# [Finnish NR] Kim Jokinen - 44.52 4x4 Average (40.88 Single)



## Username (Nov 2, 2013)

[youtubehd]jQCJ9Q43h0M[/youtubehd]



> Thank you to Giuseppe for letting me use his cube! It's godly
> 
> Subscribe to him, he makes awesome videos!
> http://www.youtube.com/user/giu1644
> ...


----------



## BoBoGuy (Nov 2, 2013)

How did you get so fast?


----------



## antoineccantin (Nov 2, 2013)

BoBoGuy said:


> How did you get so fast?



My thoughts exactly. Didn't you post a 50.xx PB avg12 yesterday?


----------



## Username (Nov 2, 2013)

antoineccantin said:


> My thoughts exactly. Didn't you post a 50.xx PB avg12 yesterday?



Yeah, I honestly have no idea. I don't have a cube that doesn't lock up, but this cube (that isn't mine) never does and it's pretty much perfect for me. It probably helped.

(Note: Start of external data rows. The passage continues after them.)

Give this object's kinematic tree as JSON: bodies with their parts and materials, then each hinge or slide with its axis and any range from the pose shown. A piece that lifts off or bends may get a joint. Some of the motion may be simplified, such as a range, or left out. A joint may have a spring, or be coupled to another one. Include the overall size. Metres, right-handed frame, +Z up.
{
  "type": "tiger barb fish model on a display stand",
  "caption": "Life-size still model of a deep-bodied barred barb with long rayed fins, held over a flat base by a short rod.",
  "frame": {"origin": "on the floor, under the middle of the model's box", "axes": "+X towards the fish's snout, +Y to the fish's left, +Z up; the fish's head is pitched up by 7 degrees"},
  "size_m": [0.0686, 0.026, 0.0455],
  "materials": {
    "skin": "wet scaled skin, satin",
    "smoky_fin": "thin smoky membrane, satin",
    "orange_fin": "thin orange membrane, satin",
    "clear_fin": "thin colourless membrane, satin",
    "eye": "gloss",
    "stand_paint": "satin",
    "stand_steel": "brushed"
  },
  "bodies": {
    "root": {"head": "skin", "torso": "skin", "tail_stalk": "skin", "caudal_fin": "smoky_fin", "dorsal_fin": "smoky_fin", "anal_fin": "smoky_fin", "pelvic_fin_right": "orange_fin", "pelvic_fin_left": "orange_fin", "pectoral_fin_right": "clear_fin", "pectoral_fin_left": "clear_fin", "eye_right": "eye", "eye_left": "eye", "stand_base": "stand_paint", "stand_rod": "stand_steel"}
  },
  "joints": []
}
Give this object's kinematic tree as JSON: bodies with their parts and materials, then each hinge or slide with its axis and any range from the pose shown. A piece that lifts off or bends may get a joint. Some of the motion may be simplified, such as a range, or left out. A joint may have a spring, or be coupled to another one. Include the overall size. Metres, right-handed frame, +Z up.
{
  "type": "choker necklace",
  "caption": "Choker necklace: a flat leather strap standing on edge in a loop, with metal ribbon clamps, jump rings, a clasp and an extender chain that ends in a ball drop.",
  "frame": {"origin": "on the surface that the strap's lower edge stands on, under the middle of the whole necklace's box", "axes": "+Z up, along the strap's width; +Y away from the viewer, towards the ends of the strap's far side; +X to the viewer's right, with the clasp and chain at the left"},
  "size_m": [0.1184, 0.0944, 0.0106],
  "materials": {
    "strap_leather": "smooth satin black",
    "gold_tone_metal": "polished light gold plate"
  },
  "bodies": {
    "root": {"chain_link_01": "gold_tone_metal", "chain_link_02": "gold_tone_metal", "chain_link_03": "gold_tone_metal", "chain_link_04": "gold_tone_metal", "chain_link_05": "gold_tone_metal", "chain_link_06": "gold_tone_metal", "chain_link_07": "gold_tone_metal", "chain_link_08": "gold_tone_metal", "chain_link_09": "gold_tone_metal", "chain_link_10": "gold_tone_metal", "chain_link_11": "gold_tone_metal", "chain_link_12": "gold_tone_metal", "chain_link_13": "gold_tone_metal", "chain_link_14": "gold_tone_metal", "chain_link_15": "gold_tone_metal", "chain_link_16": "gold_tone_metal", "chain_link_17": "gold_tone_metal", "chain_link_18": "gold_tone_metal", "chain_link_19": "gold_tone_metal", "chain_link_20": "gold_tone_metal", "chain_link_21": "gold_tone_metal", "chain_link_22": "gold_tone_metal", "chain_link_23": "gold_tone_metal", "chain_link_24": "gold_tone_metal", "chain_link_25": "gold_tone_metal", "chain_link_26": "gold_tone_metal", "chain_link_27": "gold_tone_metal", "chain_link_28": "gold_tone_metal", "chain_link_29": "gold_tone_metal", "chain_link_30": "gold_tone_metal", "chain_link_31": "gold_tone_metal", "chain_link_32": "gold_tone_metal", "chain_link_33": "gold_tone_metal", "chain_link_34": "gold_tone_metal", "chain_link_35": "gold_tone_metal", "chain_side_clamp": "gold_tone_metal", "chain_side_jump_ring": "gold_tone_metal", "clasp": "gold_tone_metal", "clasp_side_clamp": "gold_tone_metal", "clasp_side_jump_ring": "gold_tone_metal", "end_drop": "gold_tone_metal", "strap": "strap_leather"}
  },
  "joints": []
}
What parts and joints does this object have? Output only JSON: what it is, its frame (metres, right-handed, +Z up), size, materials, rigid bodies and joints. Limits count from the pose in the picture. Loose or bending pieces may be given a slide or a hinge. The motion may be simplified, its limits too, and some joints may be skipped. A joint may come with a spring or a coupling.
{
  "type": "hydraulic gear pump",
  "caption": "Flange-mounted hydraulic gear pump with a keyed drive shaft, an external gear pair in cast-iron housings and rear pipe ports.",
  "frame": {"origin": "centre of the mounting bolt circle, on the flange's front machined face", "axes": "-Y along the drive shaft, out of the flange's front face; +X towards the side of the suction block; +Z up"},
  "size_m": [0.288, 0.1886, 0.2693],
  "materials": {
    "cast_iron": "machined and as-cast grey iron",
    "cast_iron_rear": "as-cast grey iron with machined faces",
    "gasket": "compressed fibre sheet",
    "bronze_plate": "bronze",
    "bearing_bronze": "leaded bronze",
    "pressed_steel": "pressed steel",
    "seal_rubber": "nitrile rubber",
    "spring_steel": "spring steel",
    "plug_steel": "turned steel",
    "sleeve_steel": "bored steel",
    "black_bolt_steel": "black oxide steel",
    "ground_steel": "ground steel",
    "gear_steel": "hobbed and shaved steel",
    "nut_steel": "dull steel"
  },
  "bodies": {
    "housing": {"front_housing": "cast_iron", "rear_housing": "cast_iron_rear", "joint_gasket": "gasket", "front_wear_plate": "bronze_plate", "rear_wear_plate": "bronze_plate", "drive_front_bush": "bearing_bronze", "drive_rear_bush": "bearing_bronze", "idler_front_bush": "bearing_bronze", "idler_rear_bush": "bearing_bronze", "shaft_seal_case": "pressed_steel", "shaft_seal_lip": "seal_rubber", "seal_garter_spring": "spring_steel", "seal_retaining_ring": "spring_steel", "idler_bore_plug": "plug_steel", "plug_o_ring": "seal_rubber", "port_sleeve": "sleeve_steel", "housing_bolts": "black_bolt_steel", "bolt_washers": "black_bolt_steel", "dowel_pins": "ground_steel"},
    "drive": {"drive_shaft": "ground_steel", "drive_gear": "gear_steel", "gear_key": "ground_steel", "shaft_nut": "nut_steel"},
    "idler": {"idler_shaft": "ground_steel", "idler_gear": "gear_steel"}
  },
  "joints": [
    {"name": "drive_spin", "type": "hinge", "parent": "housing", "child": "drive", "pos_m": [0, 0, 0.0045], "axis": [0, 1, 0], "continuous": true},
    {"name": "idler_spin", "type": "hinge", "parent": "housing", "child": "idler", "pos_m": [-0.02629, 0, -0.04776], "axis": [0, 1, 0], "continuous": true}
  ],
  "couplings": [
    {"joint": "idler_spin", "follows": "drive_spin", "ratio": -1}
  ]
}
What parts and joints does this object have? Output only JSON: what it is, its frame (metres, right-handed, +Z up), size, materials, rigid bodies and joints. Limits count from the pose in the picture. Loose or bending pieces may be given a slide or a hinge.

This average is my overall PB


----------



## Bhargav777 (Nov 3, 2013)

Username said:


> [youtubehd]jQCJ9Q43h0M[/youtubehd]



Too much. TOO MUCH!!! I wonder what you eat to get improvement at this pace.


----------



## Username (Nov 3, 2013)

Bhargav777 said:


> Too much. TOO MUCH!!! I wonder what you eat to get improvement at this pace.



I don't average this. This average is my PB ao5

I just didn't have a good cube that didn't lock up, but I got to use someone elses 4x4 that's pretty much perfect.


----------



## Iggy (Nov 3, 2013)

As I said before, this is insane. Well done!


----------



## Username (Nov 3, 2013)

Iggy said:


> As I said before, this is insane. Well done!



Thanks!


----------



## NikkHales (Nov 3, 2013)

Awesome c:
Congrats


----------



## Username (Nov 3, 2013)

NikkHales said:


> Awesome c:
> Congrats



Thank you!


----------



## Speeedcuber (Nov 5, 2013)

Nice solves!) And nice to meet you again here


----------



## Username (Nov 5, 2013)

Speeedcuber said:


> Nice solves!) And nice to meet you again here



Thanks!


----------